• [What is needed]
Send back all the data below, exactly as given.

• [Exercise material]
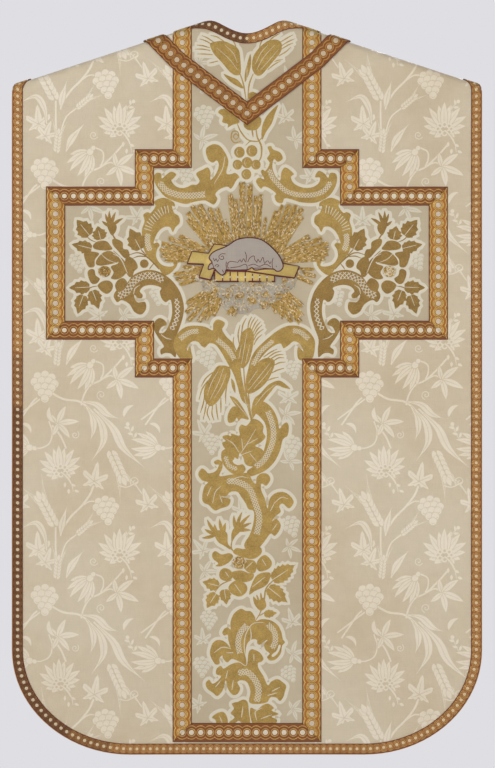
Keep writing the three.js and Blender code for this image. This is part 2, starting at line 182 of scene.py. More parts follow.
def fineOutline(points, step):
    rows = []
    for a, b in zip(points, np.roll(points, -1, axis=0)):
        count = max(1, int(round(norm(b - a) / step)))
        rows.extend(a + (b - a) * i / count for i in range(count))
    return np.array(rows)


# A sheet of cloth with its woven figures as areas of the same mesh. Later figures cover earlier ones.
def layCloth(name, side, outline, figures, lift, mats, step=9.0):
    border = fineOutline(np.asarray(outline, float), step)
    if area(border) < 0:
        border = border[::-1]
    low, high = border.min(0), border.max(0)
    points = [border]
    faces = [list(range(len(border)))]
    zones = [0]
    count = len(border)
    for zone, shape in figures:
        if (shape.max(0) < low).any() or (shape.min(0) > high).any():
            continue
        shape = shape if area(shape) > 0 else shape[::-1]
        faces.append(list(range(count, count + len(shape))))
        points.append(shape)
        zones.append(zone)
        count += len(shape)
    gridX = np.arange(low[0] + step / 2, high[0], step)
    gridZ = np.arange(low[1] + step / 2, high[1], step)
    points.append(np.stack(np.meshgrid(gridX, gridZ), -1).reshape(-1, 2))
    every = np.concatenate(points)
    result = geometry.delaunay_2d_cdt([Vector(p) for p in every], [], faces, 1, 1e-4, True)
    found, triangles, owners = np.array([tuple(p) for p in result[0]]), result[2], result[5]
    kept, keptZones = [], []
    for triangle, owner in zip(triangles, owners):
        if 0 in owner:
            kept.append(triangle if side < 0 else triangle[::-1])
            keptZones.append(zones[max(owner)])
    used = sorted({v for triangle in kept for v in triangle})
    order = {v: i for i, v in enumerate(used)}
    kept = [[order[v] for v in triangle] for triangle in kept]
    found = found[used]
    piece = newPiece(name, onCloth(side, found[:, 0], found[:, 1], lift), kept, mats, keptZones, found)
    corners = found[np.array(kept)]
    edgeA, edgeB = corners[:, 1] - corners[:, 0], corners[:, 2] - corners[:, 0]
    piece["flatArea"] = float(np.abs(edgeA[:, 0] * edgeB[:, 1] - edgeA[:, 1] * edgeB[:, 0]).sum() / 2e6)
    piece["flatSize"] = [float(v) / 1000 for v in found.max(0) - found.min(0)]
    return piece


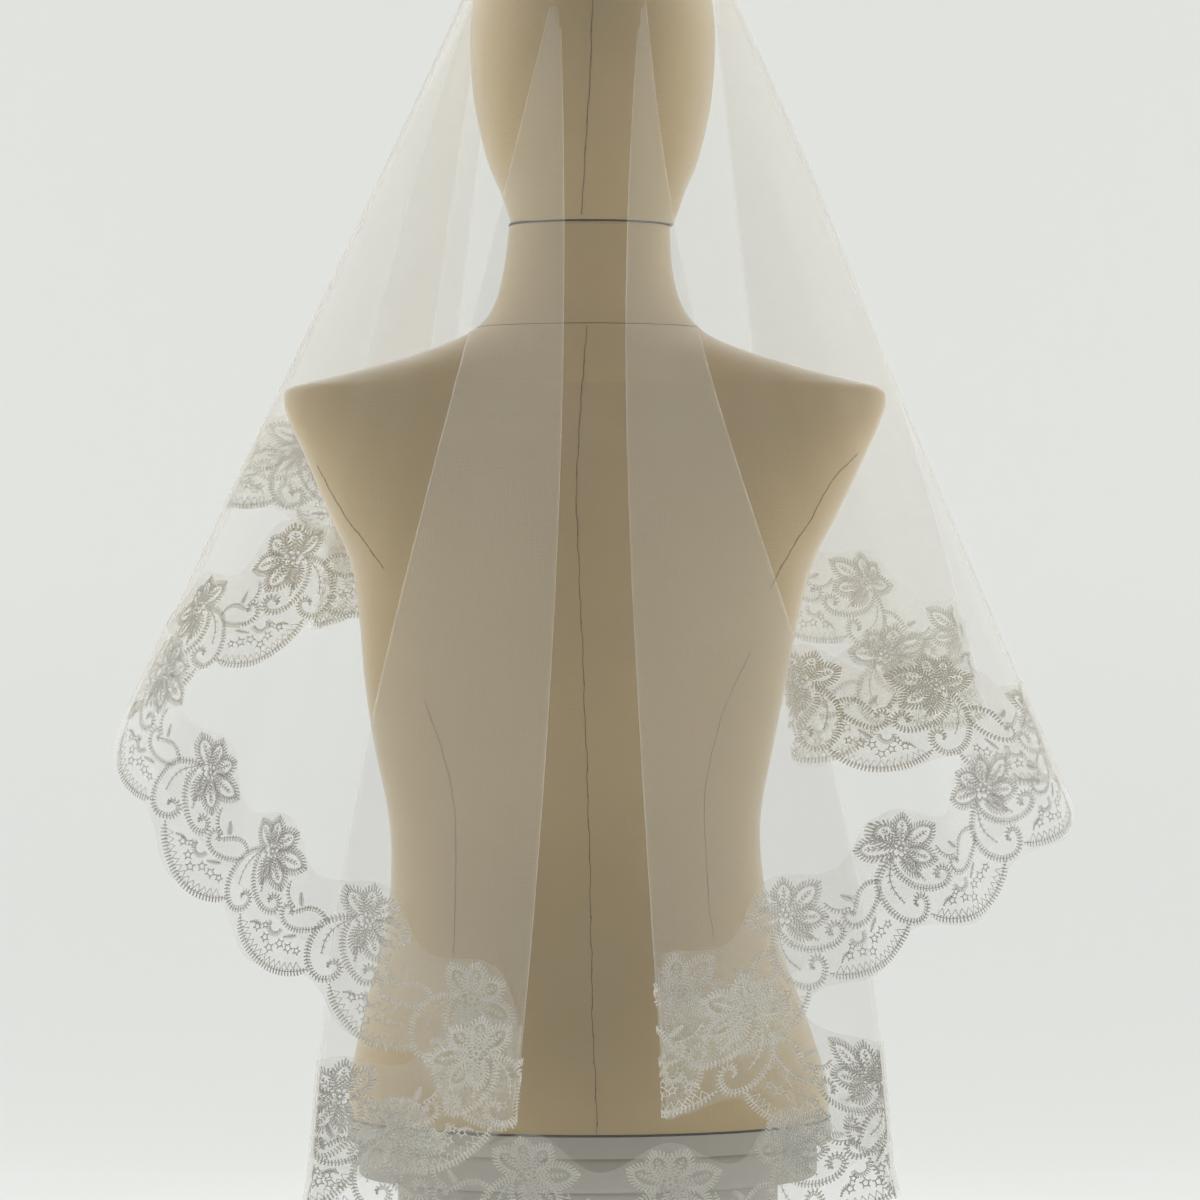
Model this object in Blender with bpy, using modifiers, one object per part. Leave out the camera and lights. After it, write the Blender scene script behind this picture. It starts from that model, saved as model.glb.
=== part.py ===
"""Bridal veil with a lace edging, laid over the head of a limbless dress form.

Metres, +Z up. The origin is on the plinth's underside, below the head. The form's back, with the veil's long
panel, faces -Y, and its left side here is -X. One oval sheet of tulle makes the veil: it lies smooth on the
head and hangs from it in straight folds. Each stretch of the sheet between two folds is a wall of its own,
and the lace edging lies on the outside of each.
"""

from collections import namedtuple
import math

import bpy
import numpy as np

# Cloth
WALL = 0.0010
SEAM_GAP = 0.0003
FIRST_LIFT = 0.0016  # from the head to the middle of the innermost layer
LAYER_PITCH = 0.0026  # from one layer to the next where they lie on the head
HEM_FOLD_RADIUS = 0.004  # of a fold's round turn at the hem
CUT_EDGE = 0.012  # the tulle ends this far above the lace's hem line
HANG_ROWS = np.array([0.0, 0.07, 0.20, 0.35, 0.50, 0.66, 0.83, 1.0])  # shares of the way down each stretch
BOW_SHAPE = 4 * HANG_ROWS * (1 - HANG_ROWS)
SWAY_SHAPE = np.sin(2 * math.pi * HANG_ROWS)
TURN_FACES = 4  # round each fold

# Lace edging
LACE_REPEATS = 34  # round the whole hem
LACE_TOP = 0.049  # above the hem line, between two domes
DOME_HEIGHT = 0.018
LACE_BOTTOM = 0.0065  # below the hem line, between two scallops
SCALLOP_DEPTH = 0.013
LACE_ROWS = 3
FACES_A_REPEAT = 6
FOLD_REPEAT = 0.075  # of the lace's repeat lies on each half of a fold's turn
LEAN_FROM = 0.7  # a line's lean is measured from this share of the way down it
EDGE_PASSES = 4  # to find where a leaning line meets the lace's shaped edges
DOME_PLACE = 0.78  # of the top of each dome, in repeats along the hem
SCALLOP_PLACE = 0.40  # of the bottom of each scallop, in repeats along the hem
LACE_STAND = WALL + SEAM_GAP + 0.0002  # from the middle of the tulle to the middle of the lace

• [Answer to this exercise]
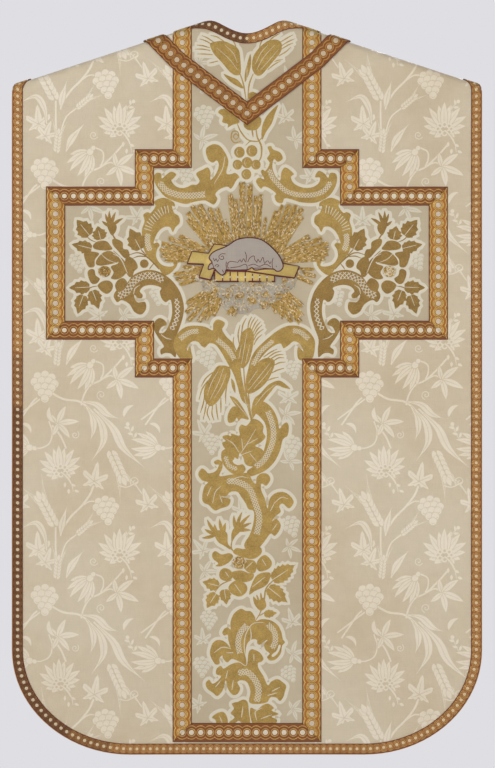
Keep writing the three.js and Blender code for this image. This is part 2, starting at line 182 of scene.py. More parts follow.
def fineOutline(points, step):
    rows = []
    for a, b in zip(points, np.roll(points, -1, axis=0)):
        count = max(1, int(round(norm(b - a) / step)))
        rows.extend(a + (b - a) * i / count for i in range(count))
    return np.array(rows)


# A sheet of cloth with its woven figures as areas of the same mesh. Later figures cover earlier ones.
def layCloth(name, side, outline, figures, lift, mats, step=9.0):
    border = fineOutline(np.asarray(outline, float), step)
    if area(border) < 0:
        border = border[::-1]
    low, high = border.min(0), border.max(0)
    points = [border]
    faces = [list(range(len(border)))]
    zones = [0]
    count = len(border)
    for zone, shape in figures:
        if (shape.max(0) < low).any() or (shape.min(0) > high).any():
            continue
        shape = shape if area(shape) > 0 else shape[::-1]
        faces.append(list(range(count, count + len(shape))))
        points.append(shape)
        zones.append(zone)
        count += len(shape)
    gridX = np.arange(low[0] + step / 2, high[0], step)
    gridZ = np.arange(low[1] + step / 2, high[1], step)
    points.append(np.stack(np.meshgrid(gridX, gridZ), -1).reshape(-1, 2))
    every = np.concatenate(points)
    result = geometry.delaunay_2d_cdt([Vector(p) for p in every], [], faces, 1, 1e-4, True)
    found, triangles, owners = np.array([tuple(p) for p in result[0]]), result[2], result[5]
    kept, keptZones = [], []
    for triangle, owner in zip(triangles, owners):
        if 0 in owner:
            kept.append(triangle if side < 0 else triangle[::-1])
            keptZones.append(zones[max(owner)])
    used = sorted({v for triangle in kept for v in triangle})
    order = {v: i for i, v in enumerate(used)}
    kept = [[order[v] for v in triangle] for triangle in kept]
    found = found[used]
    piece = newPiece(name, onCloth(side, found[:, 0], found[:, 1], lift), kept, mats, keptZones, found)
    corners = found[np.array(kept)]
    edgeA, edgeB = corners[:, 1] - corners[:, 0], corners[:, 2] - corners[:, 0]
    piece["flatArea"] = float(np.abs(edgeA[:, 0] * edgeB[:, 1] - edgeA[:, 1] * edgeB[:, 0]).sum() / 2e6)
    piece["flatSize"] = [float(v) / 1000 for v in found.max(0) - found.min(0)]
    return piece


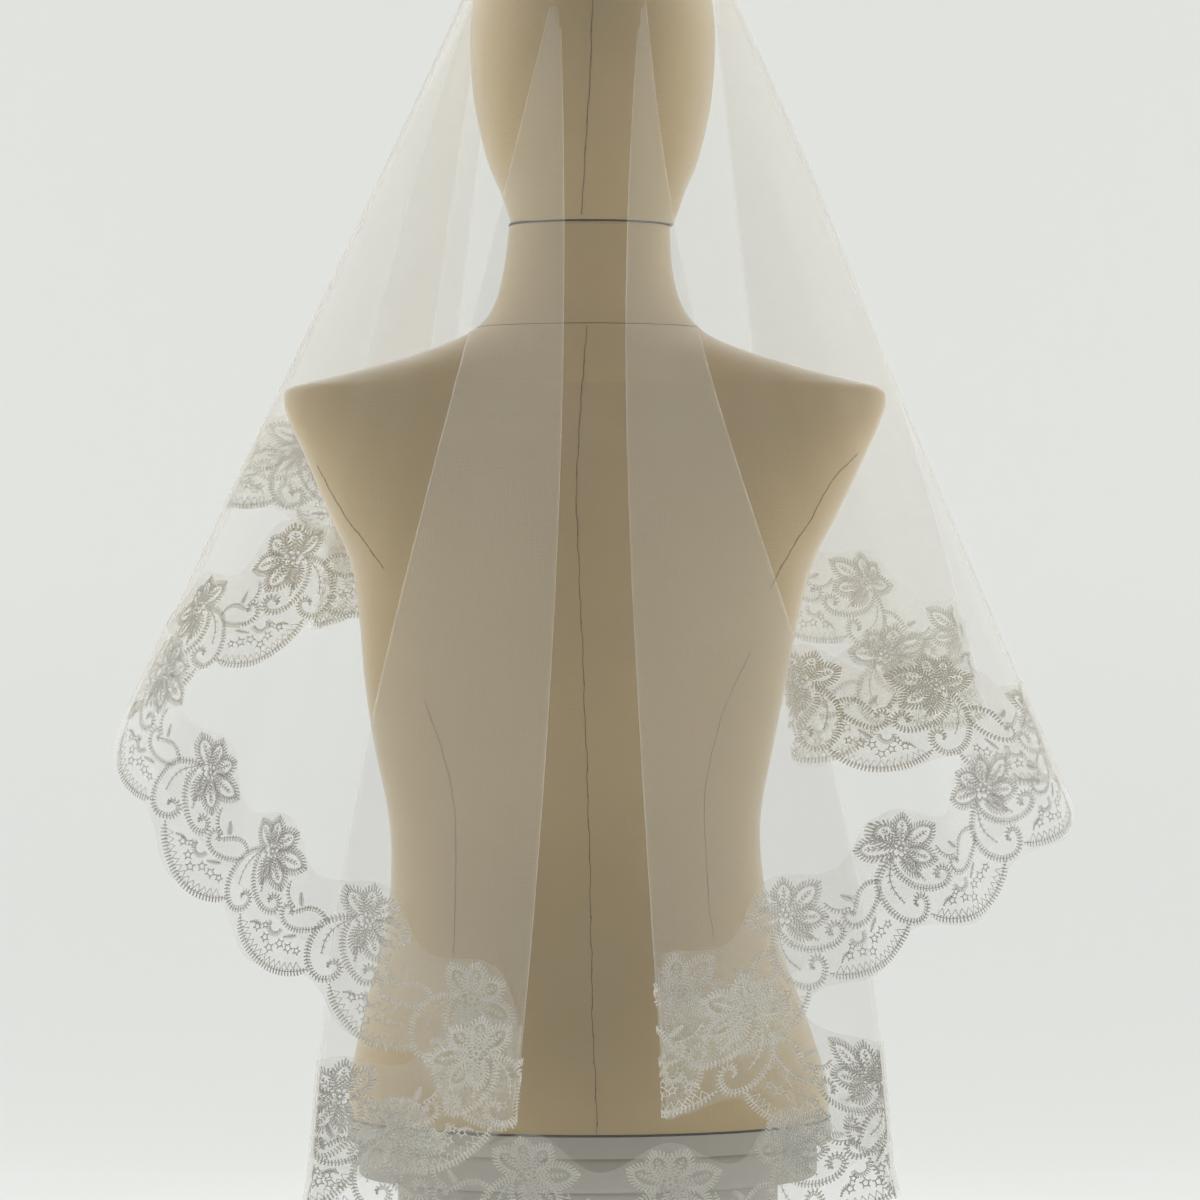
Model this object in Blender with bpy, using modifiers, one object per part. Leave out the camera and lights. After it, write the Blender scene script behind this picture. It starts from that model, saved as model.glb.
=== part.py ===
"""Bridal veil with a lace edging, laid over the head of a limbless dress form.

Metres, +Z up. The origin is on the plinth's underside, below the head. The form's back, with the veil's long
panel, faces -Y, and its left side here is -X. One oval sheet of tulle makes the veil: it lies smooth on the
head and hangs from it in straight folds. Each stretch of the sheet between two folds is a wall of its own,
and the lace edging lies on the outside of each.
"""

from collections import namedtuple
import math

import bpy
import numpy as np

# Cloth
WALL = 0.0010
SEAM_GAP = 0.0003
FIRST_LIFT = 0.0016  # from the head to the middle of the innermost layer
LAYER_PITCH = 0.0026  # from one layer to the next where they lie on the head
HEM_FOLD_RADIUS = 0.004  # of a fold's round turn at the hem
CUT_EDGE = 0.012  # the tulle ends this far above the lace's hem line
HANG_ROWS = np.array([0.0, 0.07, 0.20, 0.35, 0.50, 0.66, 0.83, 1.0])  # shares of the way down each stretch
BOW_SHAPE = 4 * HANG_ROWS * (1 - HANG_ROWS)
SWAY_SHAPE = np.sin(2 * math.pi * HANG_ROWS)
TURN_FACES = 4  # round each fold

# Lace edging
LACE_REPEATS = 34  # round the whole hem
LACE_TOP = 0.049  # above the hem line, between two domes
DOME_HEIGHT = 0.018
LACE_BOTTOM = 0.0065  # below the hem line, between two scallops
SCALLOP_DEPTH = 0.013
LACE_ROWS = 3
FACES_A_REPEAT = 6
FOLD_REPEAT = 0.075  # of the lace's repeat lies on each half of a fold's turn
LEAN_FROM = 0.7  # a line's lean is measured from this share of the way down it
EDGE_PASSES = 4  # to find where a leaning line meets the lace's shaped edges
DOME_PLACE = 0.78  # of the top of each dome, in repeats along the hem
SCALLOP_PLACE = 0.40  # of the bottom of each scallop, in repeats along the hem
LACE_STAND = WALL + SEAM_GAP + 0.0002  # from the middle of the tulle to the middle of the lace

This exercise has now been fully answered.